Whether you are celibate or not, as long as you are getting into a relationship with a new partner, before you get all cozy, touchy, comfortable and wanna get below the sheets, there are some key unavoidable sex things you need to discuss with your new partner. They are mandatory for you health sake, future planning and also to avoid that awkward moment in bed when you do something that your partner isn’t totally comfortable with or turns him/her totally off .

“O I can’t talk about sex with him/her because I’m shy.” O please, Shyness should not be an excuse to risk it all #yourhealth, just throw it out there and get to know your new partner sex life well. It’s way so much safer.

So here are sex topics to talk about with your new partner.
1. Sex likes, dislikes,fetishes and fantasies. Get to know what your partner like an doesn’t like. what he/she desires to experience or something new he/she might want to engage in so that you just not surprise him or her in bed then ruin it all. where will she/he like to have it #fetish e.g in the car, garage, etc.

2. Sex History. any history of STD’s, sexual partners he/she has had before, any previous sex partner that you know of? Has she/he been tested for HIV, what is his/her HIV status etc. Don’t assume that someone is OK just by his/her appearance, religion, believes extra.

3. Safe sex and Birth Control (contraceptives): What is his take in using condoms or her take on using contraceptive. This is important because some women are allergic to latex,some women are so much affected with contraceptives, some men don’t like using condoms, others like and so on. You need too know what’s good for both of you.

4. Sexual Secrets. has she/he been abused or abuse another person before sexually? does he/she masturbates when alone? has she/he faced a sexual trauma before? has she/he engaged before in same sex #homo? just truthfully say everything, the good, the bad and the ugly. It is good to start a relationship on a clean page.

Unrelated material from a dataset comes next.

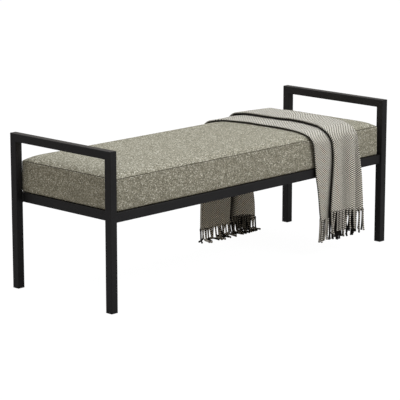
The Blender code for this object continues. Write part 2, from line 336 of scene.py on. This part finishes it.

5.Frequency of having sex. how many times in a week/month does she/he wanna have sex. You might not stick to the number your partner has said because sometimes you just naturally wanna have it despite the fact you had it at night and in the morning, but it’s so good to know how frequent your partner wanna have it.

6. Sexual health: does you new partner has any health condition that might affect his/her sex performance in bed? example endometriosis which is a sexual condition that affects some women and make them not wanna have sex, dyspareunia (painful sexual intercourse), erectile dysfunction which affects me etc. Your new partner should seek medical attention right away or if he/he is undergoing treatment the better.

Remember to answer truthfully the sexual questions for your health sake and that of your new partner. You don’t wanna get any weird surprises after you have taken things to another level.
After knowing his/her sex life, if you are comfortable, great, if not best luck in finding another.